I am guessing that I am not the only one with this problem.


Celebrations are mysterious things. On one level they are simple: People gather, eat food, drink wine, maybe dance and give speeches. Then it’s over.

But a celebration is never really over, and that is the mystery part. A good celebration marks a moment when a particular group of people were connected, when they formed themselves into a kind of collective tribe.

Decades later you can still easily recall some celebrations. You still feel connected to people you met there, even if they have long departed from this Earth.

I suspect that there is something deep in the evolution of humans that privileges celebrations. As lighthearted as they may seem on the surface, they help us to form and to affirm the powerful ties that bind us together. They may be one of the reasons that our species has survived so spectacularly well.

Universal dates

Yesterday’s discussion of a Fibonacci Day exposed a tension between how dates are written in different parts of the world. In the U.S., the date is written as month/day/year, whereas in lots of other places it is written as day/month/year.

This suggests that we might want to look for universal dates — dates that are interesting everywhere in the world. We had one of those just 13 days ago.

The date 11/11/22 was wonderful, because the month and day add up to the year. And this was true wherever you were in the world.

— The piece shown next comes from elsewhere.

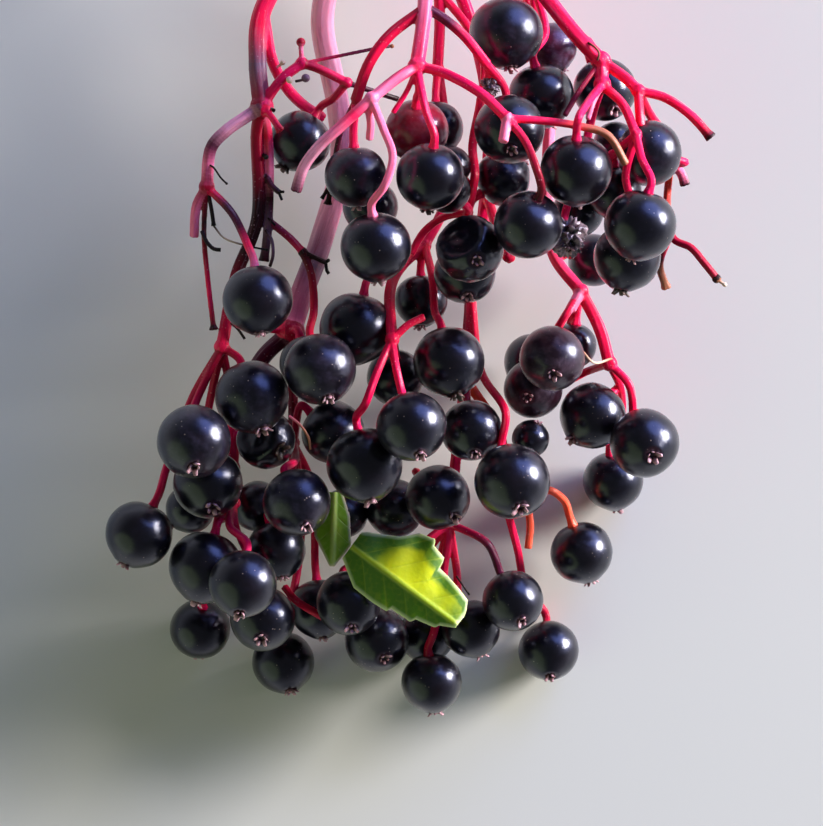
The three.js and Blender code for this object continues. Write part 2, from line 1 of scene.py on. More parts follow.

Another interesting pair of dates is due very soon. February 3, 2023 and March 2, 2023 are written as 2/3/23 and 3/2/23 in the U.S. and as 3/2/23 and 2/3/23 elsewhere. One of them is “23” written twice and the other is a palindrome.

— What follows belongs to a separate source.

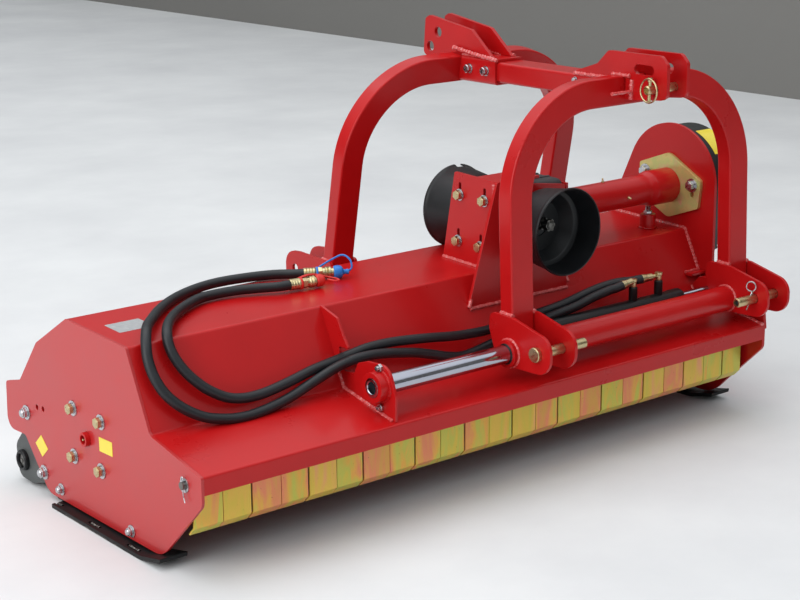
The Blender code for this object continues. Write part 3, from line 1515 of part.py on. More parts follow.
def belt_drive():
    """The banded belt round both pulleys and the cover over them."""
    left = PULLEY_LEFT + (PULLEY_WIDTH - BELT_WIDTH) / 2
    inner = [seat(radius, 28) for radius in (UPPER_PULLEY_RADIUS, LOWER_PULLEY_RADIUS)]
    belt = side_plate(
        loop_outline(*(radius + BELT for radius in inner)),
        left,
        left + BELT_WIDTH,
        [loop_outline(*inner)],
    )
    finish(belt, "drive_belt", "rubber", frame)
    outer = side_plate(
        loop_outline(COVER_UPPER_RADIUS, COVER_LOWER_RADIUS, 11), HALF_WIDTH + GAP, HALF_WIDTH + COVER_DEPTH
    )
    inside = side_plate(
        loop_outline(COVER_UPPER_RADIUS - COVER_SHEET, COVER_LOWER_RADIUS - COVER_SHEET, 11),
        HALF_WIDTH - 0.01,
        HALF_WIDTH + COVER_DEPTH - COVER_SHEET,
    )
    finish(cut(outer, inside), "belt_cover", "black_paint", frame)


hood_shell()
side_plates()
skids()
roller_group()
flaps()
rotor()
hammers()
bearing_housings()
slide_rods()
carriages()
headstock_frame()
top_clevises()
pins()
shift_cylinder()
hoses()
gearbox_bracket()
gearbox()
input_shaft()
guards()
output_drive()
belt_drive()
for left_over in list(workbench.objects):
    bpy.data.objects.remove(left_over)
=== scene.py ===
"""The looks of a side shift flail mulcher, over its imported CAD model.

Metres.  Pieces are laid out as the CAD source lays them out: x from the
machine's centre plane, y from the front lip, z from the ground, outlines square
to X as (y, z).  done() moves each finished piece into the row frame and sets it
on the body that it moves with.
"""
import math

import bpy
from mathutils import Matrix, Vector


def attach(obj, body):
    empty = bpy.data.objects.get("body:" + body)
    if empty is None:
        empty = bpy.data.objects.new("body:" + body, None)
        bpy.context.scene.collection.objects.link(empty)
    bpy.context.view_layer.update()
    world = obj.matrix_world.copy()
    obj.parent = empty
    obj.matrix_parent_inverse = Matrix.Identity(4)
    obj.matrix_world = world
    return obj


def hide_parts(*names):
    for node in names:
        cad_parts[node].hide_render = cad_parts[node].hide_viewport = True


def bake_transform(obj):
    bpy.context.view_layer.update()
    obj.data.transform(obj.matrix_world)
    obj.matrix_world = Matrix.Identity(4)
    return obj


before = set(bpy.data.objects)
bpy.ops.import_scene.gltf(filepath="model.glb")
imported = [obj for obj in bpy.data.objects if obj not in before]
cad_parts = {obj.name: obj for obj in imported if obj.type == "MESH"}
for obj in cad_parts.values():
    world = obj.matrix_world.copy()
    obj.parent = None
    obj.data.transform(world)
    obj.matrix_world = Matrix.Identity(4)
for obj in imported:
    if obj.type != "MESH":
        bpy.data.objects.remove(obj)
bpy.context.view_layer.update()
bpy.ops.object.select_all(action="DESELECT")

# From the layout to the row frame
TO_ROW = Vector((-0.0375, -0.5075, 0.0))
# The side plates' inner and outer faces
LEFT_INNER, RIGHT_INNER = -0.9917, 0.9897
LEFT_FACE, RIGHT_FACE = -1.000, 1.000
# Axes along X, as (y, z)
FRONT_ROD, REAR_ROD = (0.072, 0.365), (0.930, 0.380)
FLAP_ROD = (0.075, 0.242)
ROTOR = (0.545, 0.230)
DRIVE = (0.394, 0.650)
LOWER_PIN = (-0.035, 0.385)
TOP_PIN = (-0.020, 1.042)
# Axes along Y, as (x, z): the input shaft, its guards and the headstock's centre tube
INPUT = (0.310, 0.650)
GUARD = (0.310, 0.643)
TUBE = (0.512, 1.025)
# Radii of the slide rods and of the bores that they run in
ROD, ROD_BORE = 0.0255, 0.0258
FIRST_FLAP, FLAP_PITCH = -0.982, 0.0853


def camera():
    """Where the photograph was taken from."""
    lens = bpy.data.cameras.new("camera")
    lens.lens = 79.5
    lens.sensor_width = 36
    place = Vector((-3.0405, -3.2963, 1.7416)) + TO_ROW
    heading, down, roll = -0.67438, 0.26333, -0.01063
    eye = bpy.data.objects.new("camera", lens)
    bpy.context.scene.collection.objects.link(eye)
    eye.matrix_world = (
        Matrix.Translation(place)
        @ Matrix.Rotation(heading, 4, "Z")
        @ Matrix.Rotation(math.pi / 2 - down, 4, "X")
        @ Matrix.Rotation(roll, 4, "Z")
    )
    bpy.context.scene.camera = eye


camera()


# Finishes

def linear(code):
    """A hex sRGB colour as the linear numbers that a shader takes."""
    shares = [int(code[place:place + 2], 16) / 255 for place in (1, 3, 5)]
    return [*(s / 12.92 if s <= 0.04045 else ((s + 0.055) / 1.055) ** 2.4 for s in shares), 1.0]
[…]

Depending on where you are in the world, they swap places, yet both dates are numerically interesting everywhere. You can find lots of other interesting universal dates or universal date pairs on the calendar, once you start to look for them.

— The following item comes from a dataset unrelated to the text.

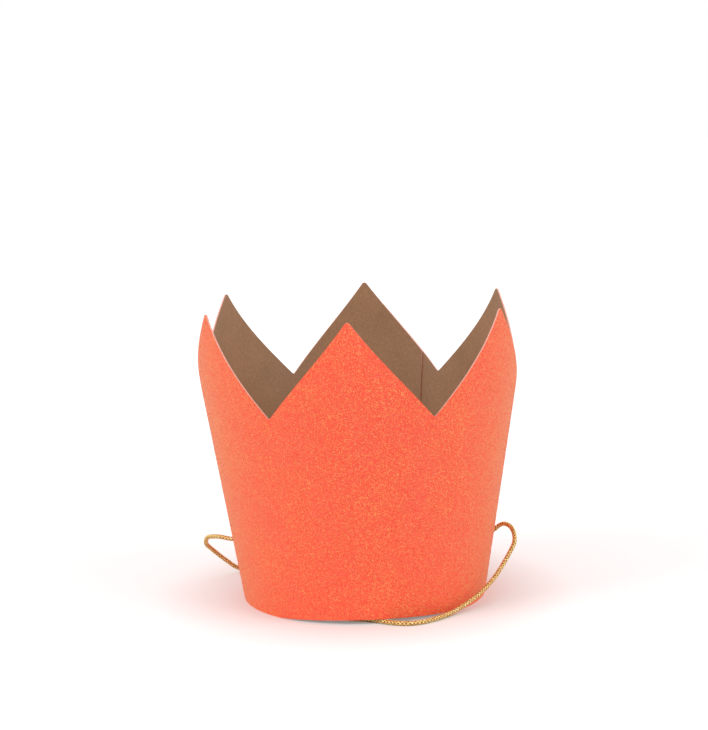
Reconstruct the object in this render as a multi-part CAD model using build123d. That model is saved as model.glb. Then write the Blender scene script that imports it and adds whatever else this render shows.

All of this might seem silly. But it’s a happier thing to do on Thanksgiving than read up on the sad history of the Doctrine of Discovery.

Fibonacci day

Today is the only day of the year in which the month and day digits form the beginning of the Fibonacci series.

At least that is true here in the US. In Europe, where the month is written after the day there is no such day.

Unfortunately, the only year in recent memory which the Fibonacci series could be written as a date beyond the first four digits was 1958. So you may have missed it.

Fortunately you don’t have all that long to wait, since there will be another one in 2058. Only another 36 years until the next 11/23 ’58!

No class on Thursday

This morning I taught my class, which I do on Tuesdays and Thursdays. Today as the class was ending, I reminded my students that there is no class this coming Thursday.

“We will be meeting again next Tuesday morning,” I told them. “Meanwhile, remember that there is no class on Thursday. I hope everybody has a happy Halloween.”

As soon as I said it, I realized that I had gotten the holiday wrong. But once you’ve said something, you can’t just unsay it. So I had no choice but to roll with it.

“Oops,” I continued. “I should have said Thanksgiving. Then again, I guess it depends on how scary your family is.”

Fortunately, that got a laugh.

Character arc

When you read a novel or watch a movie that you really like, it can be difficult to think about why you really like it. You have the experience of having met some interesting people, and going on a great adventure with them.

The changes those people go through in the course of the story seem natural, just as such changes would be in real life. It all seems so simple and reasonable.

But when you read a bad novel, or watch a bad movie (like the one I discussed here the other day), you realize that crafting a good story is a serious skill. Characters don’t just magically appear and develop — they need to be constructed.

The better the story and its character arcs, the less you notice the handiwork of the artist. It is only when a story fails, when you see a lack of good character development, that the artistry behind good stories becomes clear.

This reminds me of something that Steven Spielberg said many years ago: “The best special effects are the ones you don’t see.”

How much more true this is of creating good stories and characters!